Escribo esta columna dentro de un avión parado en mitad de una pista cubierta de nieve: parece una ballena atrapada por los hielos polares. Llevo tres días dando tumbos por aeropuertos de países mediterráneos repentinamente transmutados en Groenlandia. Ahora estoy en Salónica (Grecia), y la tormenta ruge alrededor, convirtiendo el mundo en una nada blanca y espectral.

Estamos a la espera (y en la desesperación) de despegar, de hundirnos en ese cielo congelado como quien se tira a un pozo. Cuando el miedo merodea y se atisba la posibilidad del propio fin, a los humanos nos da por ponernos fastidiosamente metafísicos: muchas filosofías y muchos dioses, si no todos, han nacido del estrujón de un ataque de pánico. Yo no puedo ser menos en esta noche glacial y en la insegura tripa de la ballena de hierro, y, mientras las alas del avión se escarchan y tiemblan (pero desde luego menos que mi ánimo), me pongo a rumiar pensamientos obvios sobre la fragilidad del mundo, lugares comunes que en estos momentos de fatiga y agobio me parecen verdades luminosas, a saber: que por debajo de las cosas se agita el abismo, y que nuestra cotidianidad, en apariencia tan sólida, no tiene más consistencia que una tenue y esponjosa telaraña. Y ni siquiera hace falta que suceda un cataclismo para que se rompa la tersura de la realidad. No necesitamos guerras ni terremotos para que la vida se haga trizas. Basta con un poco de nieve inesperada, con tres o cuatro míseros días de tormenta, para que los aeropuertos se conviertan en campos de concentración, para que las sociedades se paralicen, para que las ciudades ricas y seguras bordeen la catástrofe. El caos es una bestia íntima que vive pegada a nuestra sombra.

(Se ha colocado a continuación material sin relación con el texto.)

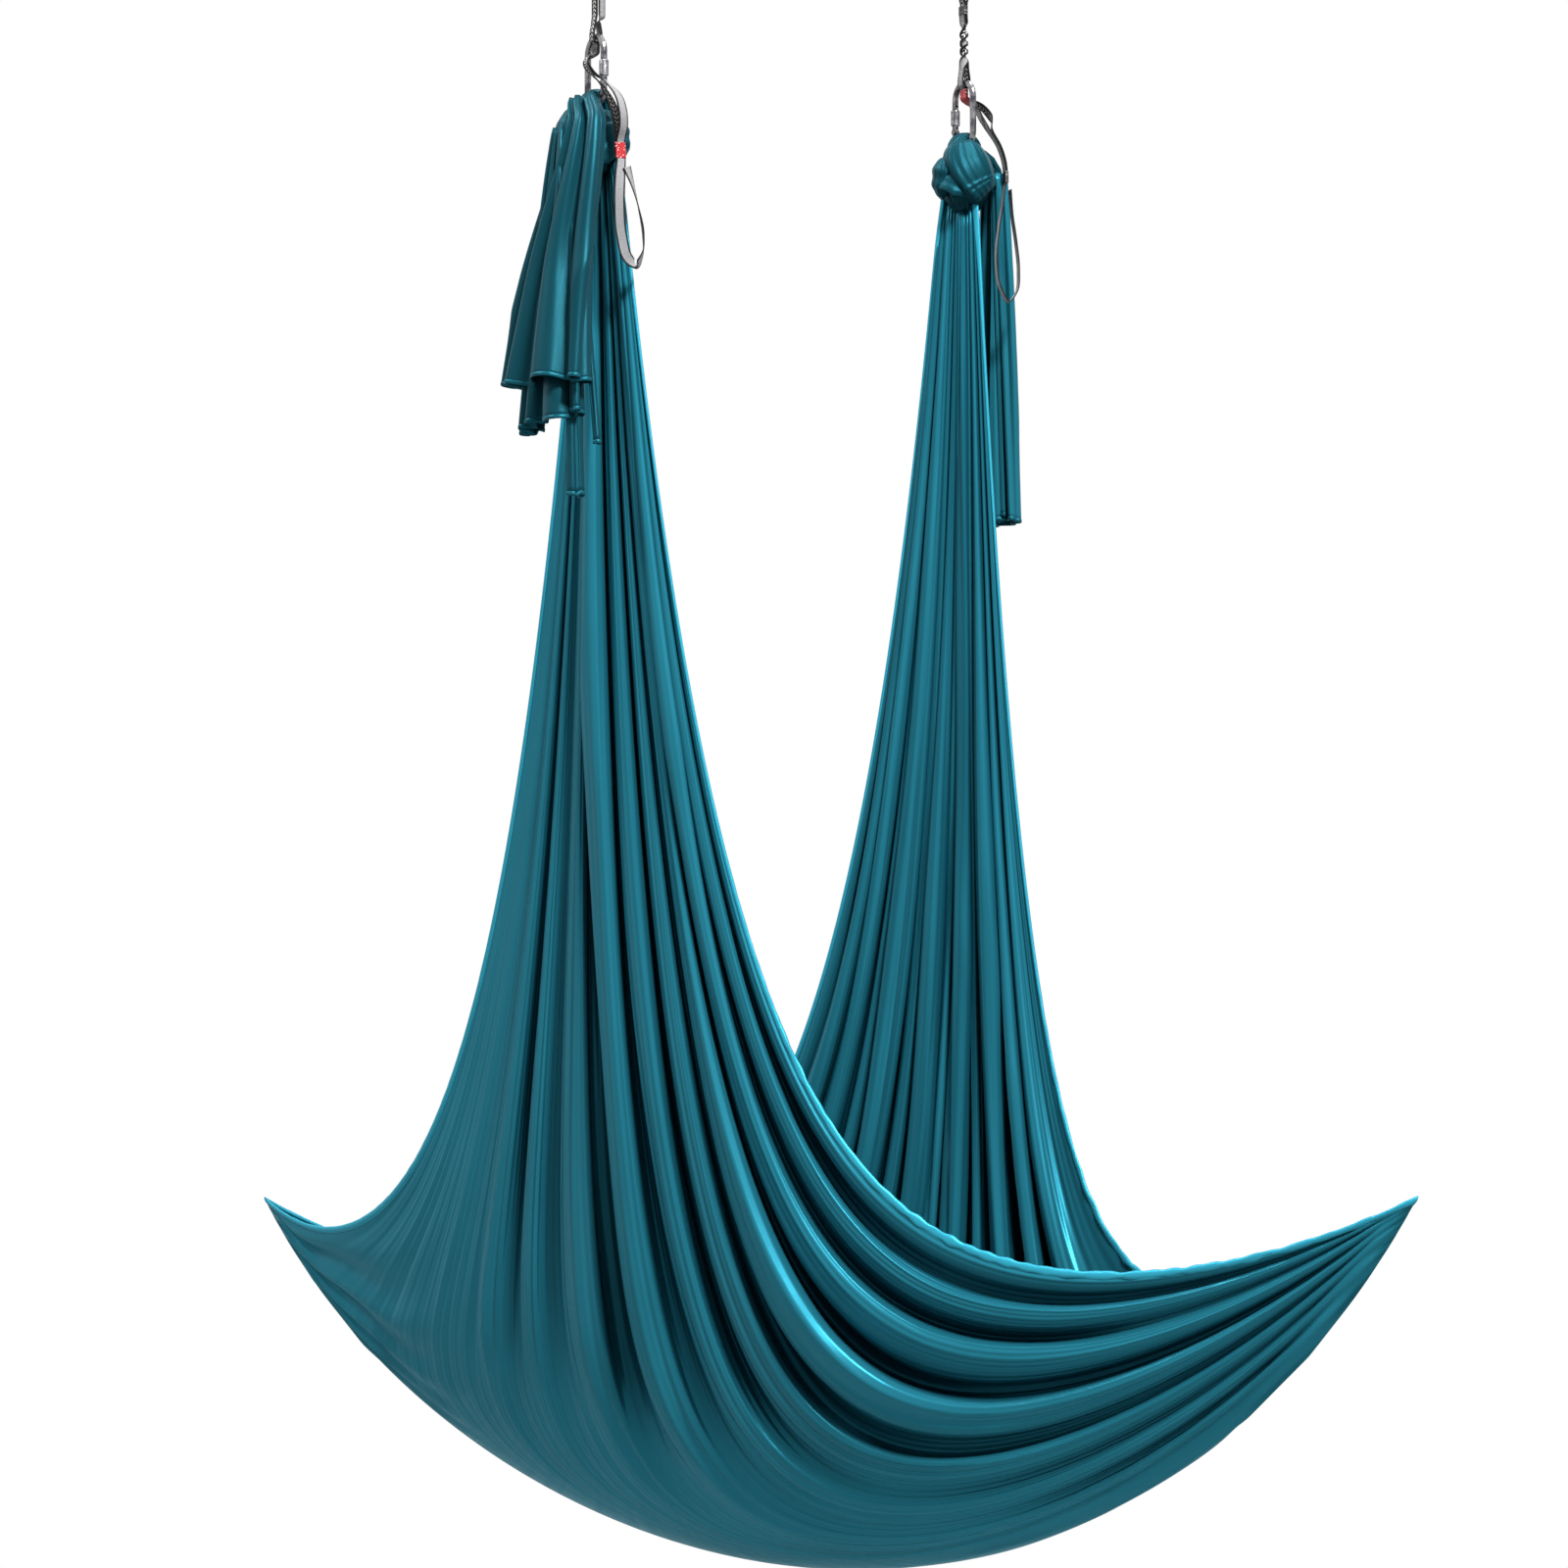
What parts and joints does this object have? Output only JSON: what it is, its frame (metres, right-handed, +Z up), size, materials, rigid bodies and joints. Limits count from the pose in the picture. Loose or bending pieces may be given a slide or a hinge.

Pienso todo esto en el avión, en mitad del hielo intransitable, mientras espero la orden de despegue, o la de desembarco, o el accidente que acabará conmigo, porque los aviones provocan más ideas mortuorias que los camposantos. Pero en cuanto salga de aquí haré lo posible por olvidar esto que ahora me parece tan evidente: que lo único que sabemos con seguridad en este mundo incierto es que la muerte, cazadora paciente, nos aguarda.